Mastering With Your Eyes
Meters help us confirm or validate what we’re hearing. Sometimes they may show us things that are right at the edges of our hearing.
Loudness Meters Explained
Peak Level = Instantaneous measurement of peak amplitude using a concise time interval.
Our brains don’t evaluate pitch, or loudness according to instantaneous measurements. Our brains need a little longer to understand what the sound is that we’re hearing.
RMS = Root Mean Square meters display the average level calculated over a short window of time (around 300ms). This more closely matches the way our brains work, as it’s the window of time we need to evaluate loudness.
If you’re thinking about how loud your song is when compared to every other song in the universe, the RMS is the level you’re interested in.
Oasis — (What’s the Story) Morning Glory — One of the loudest records ever made (-5 RMS — little to no crest factor)
Beyoncé — Partition (Wide peak to average relationship/crest factor)
LUFS/LKFS = Interchangeable
LUFS = Loudness Units to Full Scale — a measurement of perceived loudness by analysing the average level over time.
LUFS takes the idea of the RMS measurement and brings forth the concept that our ears/brains are not equally sensitive across the spectrum. If you take 1 kHz tone and play it back at -20 dBFS and then a 50Hz tone and play it back at the same level on the meter, the 1kHz tone will sound louder by somewhere in the magnitude of 10 — 12dB. LUFS metering reflects our perception of sound across the frequency spectrum.
If you’re always mixing to the same level yet some tracks sound louder, it may be to do with one mix having more low end than another.
LUFS isn’t the perfect system for evaluating level from a technical perspective, but it is an excellent way of evaluating level according to how we perceive sound.
There are three kinds of LUFS measurements:
Short term is an average measurement that takes place over 3 seconds.
Momentary is an average measurement that takes place in less than 3 seconds.
Integrated measurement history:
Have you ever noticed while watching TV that adverts can be much louder than the program you’re watching? This can be jarring and is a ploy by advertisers to grab your attention. The loudness discrepancy became such a problem that the US and EU passed laws to prevent this from happening. Thus, the integrated loudness measurement was born. Now, the level across a whole program and any advertisements must accord to a particular level.
US Standard for Broadcast associated with video = -23 LUFS
EU Standard for Broadcast associated with video = -24 LUFS
Most streaming services now implement this idea of measuring the integrated loudness across a track and conforming the level to their playback standards.
Don’t mix/master to a target, mix/master to where the music sounds and feels good.

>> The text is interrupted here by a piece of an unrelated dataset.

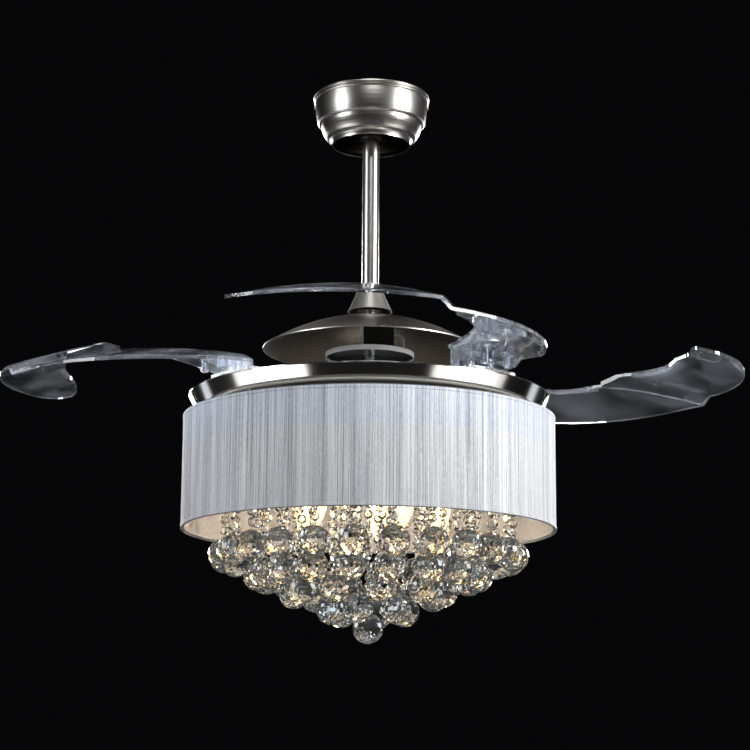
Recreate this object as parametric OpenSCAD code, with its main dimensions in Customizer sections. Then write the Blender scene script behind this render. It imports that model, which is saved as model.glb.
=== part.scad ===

Ensure you have the right amount of contrast from one section to another, a chorus should be louder than a verse, for example.
Adjusting Levels According to a Meter
Johnathan’s mainly looking at the peak to average ratio (crest factor), as he wants to understand how much headroom he has. He’ll pay attention to the average level and ask: if the track needs pushing, by how much? If the average isn’t high enough, you might experiment with a limiter. If you need to apply more limiting than would be ideal, it’s worth looking at what you can do downstream to alleviate that.
Other Important Visualisations for Mastering
A crest factor meter is a helpful tool for monitoring the relationship between the kick drum and bass. If a kick drum rises high in the low-end, it will eat up a lot of headroom on the master, and make it challenging for you to hear the bass. If the opposite occurs and the kick drum becomes buried beneath the bass, then you lose that sense of drive from the low-end transients.
If the crest factor is high, showing a track is dynamic, this may give you cause to pull back that kick drum in the low end.
Viewing the track in RX can give you an accurate picture of what’s happening in the low end. RX can also reveal noise issues like clicks and pops that we’re unable to detect. Having this insight can help us address problematic areas in our music that may have otherwise gone unnoticed.
You can often remove energy happening below 20 Hz which frees up headroom that you can use to make your track louder. But, a high pass can create their issues (phase distortion). Because of this, it’s worth experimenting with a low shelf — which is gentler on the phase.